La réactivité est une qualité de plus en plus demandée à la fois aux prestations elles-mêmes et aux systèmes d’information qui permettent de les gérer. À l’inverse de ce souci de réactivité, l’ajustement des prestations demanderait plutôt, selon certains opérateurs, de la stabilité. Il s’agirait d’assurer de la visibilité et de la prévisibilité. Trop de réactivité suscite de l’inquiétude et de l’incompréhension chez l’allocataire. Ceci peut être source de multiples erreurs, tout comme de non-recours par découragement. D’un côté donc, une aspiration à la réactivité, de l’autre, une aspiration à la stabilité.
Les leçons de la mise en œuvre de la contemporanéisation des allocations logement permettront de mesurer les véritables impacts techniques, politiques et sociaux d’une telle orientation générale consistant à mieux ajuster les prestations. Cette capacité d’ajustement et d’automatisation sera ensuite étendue à d’autres domaines que le logement : minima sociaux, prestations familiales, complémentaire santé solidaire mais aussi attribution des HLM sont de bons candidats pour les suites d’une réforme essentielle.
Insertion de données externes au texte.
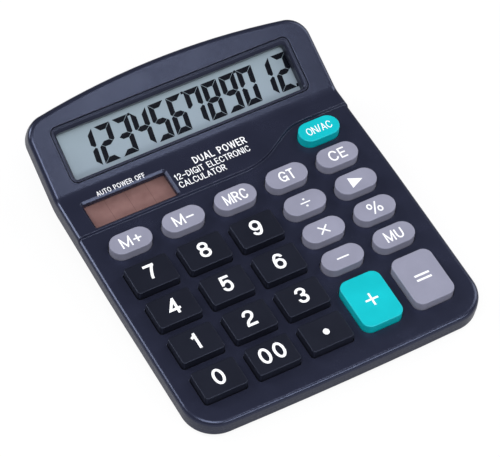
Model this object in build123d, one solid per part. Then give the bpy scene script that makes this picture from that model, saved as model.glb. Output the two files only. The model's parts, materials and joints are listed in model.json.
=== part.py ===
from build123d import *
import os
from math import cos, radians, sin

# A desk calculator: a wedge-shaped case with a tilted display head, twenty-six spring-back keys and a
# battery door. Millimetres. X is across the keys, Y runs from the front edge to the back, Z is up.
# The model is built with the deck's origin, close behind the front edge, at Y = 0 and the table at Z = 0,
# and every piece is moved at the end so that the origin is at the middle of the footprint.

# ------------------------------------------------------------------ case, overall
WIDTH = 121.3             # case width over the front of the deck
DECK_TILT = 7.5           # key deck against the table, degrees
HEAD_TILT = 32.5          # display head against the table, degrees
DECK_LENGTH = 110.9       # deck's origin to the crease, up the deck
HEAD_LENGTH = 36.35       # crease to the crown of the rear edge, up the head
FRONT_HEIGHT = 9.0        # height of the deck's origin above the table
STEP = 1.0                # the plateau behind the keys stands this much above the deck
CREASE_RADIUS = 7.0       # hollow radius where the deck turns up into the head
FRONT_EDGE = -1.2         # middle of the front edge, up the deck from the deck's origin
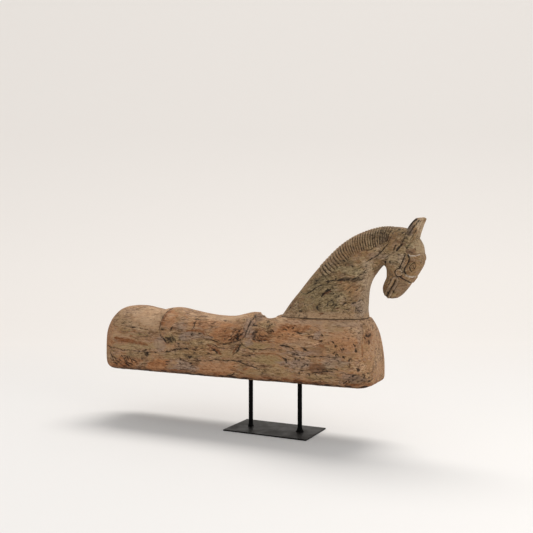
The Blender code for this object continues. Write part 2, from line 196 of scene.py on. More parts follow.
# %% Lines and loops
def nearest_on(points, line):
    """Distance to a line, and how far along the line the nearest place is, from 0 to 1."""
    line = np.asarray(line, float)
    steps = np.linalg.norm(np.diff(line, axis=0), axis=1)
    starts = np.concatenate([[0.0], np.cumsum(steps)])
    distance = np.full(points.shape[:-1], np.inf)
    along = np.zeros(points.shape[:-1])
    for start, end, length, gone in zip(line[:-1], line[1:], steps, starts):
        run = end - start
        share = np.clip(((points - start) @ run) / max(length * length, 1e-12), 0.0, 1.0)
        gap = points - (start + share[..., None] * run)
        here = np.hypot(gap[..., 0], gap[..., 1])
        closer = here < distance
        distance = np.where(closer, here, distance)
        along = np.where(closer, (gone + share * length) / max(starts[-1], 1e-9), along)
    return distance, along


def hump(away, middle, width):
    """1 where a distance is at the hump's middle, and near 0 beyond twice its width."""
    return np.exp(-(((away - middle) / width) ** 2))


def line_cut(flat, line, width):
    return hump(nearest_on(flat, line)[0], 0.0, width)


def inside(points, loop):
    """Distance to a closed loop, positive inside it."""
    closed = np.vstack([loop, loop[:1]]).astype(float)
    within = np.zeros(points.shape[:-1], bool)
    x, z = points[..., 0], points[..., 1]
    for (x0, z0), (x1, z1) in zip(closed[:-1], closed[1:]):
        crosses = (z0 > z) != (z1 > z)
        rise = z1 - z0 if z1 != z0 else 1.0
        within ^= crosses & (x < x0 + (z - z0) / rise * (x1 - x0))
    away = nearest_on(points, closed)[0]
    return np.where(within, away, -away)


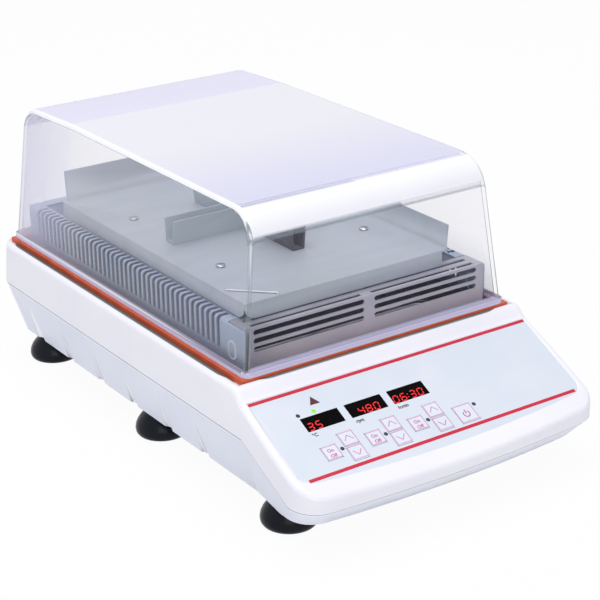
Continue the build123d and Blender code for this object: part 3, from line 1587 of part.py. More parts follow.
with BuildPart() as power_board:
    board_low = chassis_top_z + board_standoff
    board_top = board_low + board_thickness
    board_x0 = board_rear_x - board_rear_width / 2
    board_x1 = board_rear_x + board_rear_width / 2
    board_y0 = board_rear_y - board_rear_length / 2
    board_y1 = board_rear_y + board_rear_length / 2
    block(board_x0, board_x1, board_y0, board_y1, board_low, board_top)
    for standoff_x in (board_x0 + standoff_inset, board_x1 - standoff_inset):
        for standoff_y in (board_y0 + standoff_inset, board_y1 - standoff_inset):
            drum(standoff_x, standoff_y, chassis_top_z, board_low, standoff_radius)
    # transformer, heat sink and smoothing capacitor
    part_x = board_x0 + board_edge
    part_y = board_y0 + board_edge
    sink_x = board_x1 - board_edge
    part_end_x = part_x + transformer_width
    block(part_x, part_end_x, part_y, part_y + transformer_length, board_top, board_top + transformer_height)
    fins_top = board_top + heatsink_height
    block(sink_x - heatsink_width, sink_x, part_y, part_y + heatsink_length, board_top, fins_top)
    can_x = part_x + transformer_width / 2
    can_y = board_y1 - board_edge - capacitor_radius
    drum(can_x, can_y, board_top, board_top + capacitor_height, capacitor_radius)
save(power_board, "power_board")

with BuildPart() as housing_screws:
    for screw_x, screw_y in joint_places:
        drum(screw_x, screw_y, underside_z, underside_z + joint_screw_length, joint_screw_radius)
        drum(screw_x, screw_y, underside_z - joint_screw_head_height, underside_z, joint_screw_head)
save(housing_screws, "housing_screws")
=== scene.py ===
# %% [markdown]
# # An incubated benchtop shaker
#
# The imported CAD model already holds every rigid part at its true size. This lesson dresses it: it gives the
# parts
# their finishes, adds the printed and moulded detail, and sets the camera and the soft studio light.

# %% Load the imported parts
import bpy
import json
import math
from mathutils import Matrix, Vector

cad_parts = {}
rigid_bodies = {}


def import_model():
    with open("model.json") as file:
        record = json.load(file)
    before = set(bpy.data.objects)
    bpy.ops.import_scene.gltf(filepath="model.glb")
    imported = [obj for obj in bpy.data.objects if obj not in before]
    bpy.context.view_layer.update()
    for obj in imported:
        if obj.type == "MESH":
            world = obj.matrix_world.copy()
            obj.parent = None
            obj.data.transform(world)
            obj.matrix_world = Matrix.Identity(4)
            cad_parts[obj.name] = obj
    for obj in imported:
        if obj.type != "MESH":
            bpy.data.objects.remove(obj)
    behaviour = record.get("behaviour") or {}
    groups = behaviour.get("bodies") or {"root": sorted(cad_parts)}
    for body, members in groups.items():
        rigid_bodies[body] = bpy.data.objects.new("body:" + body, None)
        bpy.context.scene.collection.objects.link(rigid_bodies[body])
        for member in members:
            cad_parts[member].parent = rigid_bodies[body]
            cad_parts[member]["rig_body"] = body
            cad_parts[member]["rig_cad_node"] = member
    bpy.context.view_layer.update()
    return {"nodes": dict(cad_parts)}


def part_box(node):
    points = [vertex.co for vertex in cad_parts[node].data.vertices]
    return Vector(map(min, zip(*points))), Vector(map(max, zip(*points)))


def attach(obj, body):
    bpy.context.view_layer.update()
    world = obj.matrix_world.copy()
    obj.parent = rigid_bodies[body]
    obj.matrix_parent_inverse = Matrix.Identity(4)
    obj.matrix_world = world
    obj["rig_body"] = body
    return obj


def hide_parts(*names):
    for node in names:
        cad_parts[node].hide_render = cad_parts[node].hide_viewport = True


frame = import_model()
parts = frame["nodes"]

# %% [markdown]
# ## The camera
#
# The view is a three-quarter one from the front left, a little above the lid. A long lens from far away
# keeps the
# sides nearly parallel. The place and the turn are written as numbers, because they were fitted to straight
# edges of
# the object: the seam, the gasket's corners and the console's edges.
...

[1]. Parmi les récents coûts de rabot : baisse de 5 euros à partir d’octobre 2017 (325 millions d’euros économisés) ; puis baisse de l’APL versée aux seuls locataires HLM, avec prise en charge par les bailleurs sociaux (800 millions d’euros en 2018, 900 millions en 2019 et peut-être 1,5 milliard d’euros à partir de 2020) ; sous-indexation en 2019 (170 millions d’euros).